Five distinctive new neighbourhoods were planned for the Queen Elizabeth Olympic Park, and active public places were planned as focal points for each neighbourhood. Nurseries, schools, community centres, convenience retail and major sporting venues provide amenities for residents. We planned the facilities and amenities to be located at the edges of the site to bring together existing and new communities.
London’s great tradition of family housing based on the terraced house provided inspiration for the new housing in the Park, with three of the five residential neighbourhoods in the Park based on interpretations of the terraced housing type.
What design challenges did you face along the way?
The masterplan overcame a number of challenges and helped to unlock the potential of a unique and complex site.
Existing rivers and canals created myriad technical challenges for the site construction. Major existing infrastructure, including railways, the A12 dual carriageway and the northern outfall sewer also criss-crossed the site, which increased the technical challenges of integrating the area into its urban context.
The design team worked under the maxim “Overlay for Games, Design for Legacy”, and designed a masterplan which could accept the ‘overlay’ (the temporary elements brought into the Park in order to stage the Games) whilst focusing on the Park’s legacy as a new area of London.
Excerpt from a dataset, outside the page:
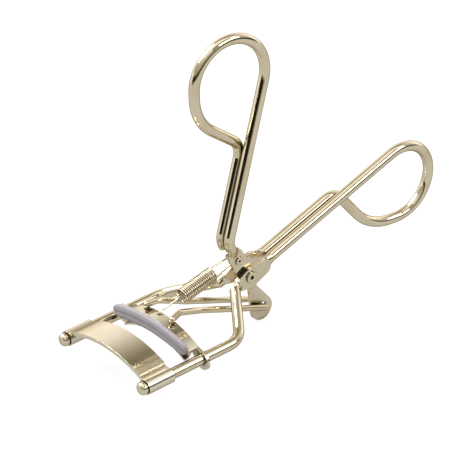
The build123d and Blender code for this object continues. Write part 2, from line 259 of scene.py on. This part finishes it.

Working simultaneously on the masterplans for the Park during the Games and for the legacy, as well as the transformation phase, we were able to integrate all phases of work and to keep one eye on the future.
How did it feel to be involved in such an important British project?
The sheer scale of this site in central London, which more or less lay empty, proposed a once-in-a-lifetime opportunity.
The opportunity to convert what for 200 years has been London’s backyard – home to fridge mountains, dumps and contamination – and turn it into a new district in inner London embodying the best in sustainable design was very appealing. However we always felt the awesome responsibility of designing such an enormous project which was funded by the public purse, and we were keen to avoid repeating the mistakes of previous Olympics.
As many past Games have shown, winning the bid to stage the Olympic Games does not guarantee the successful regeneration of a piece of city.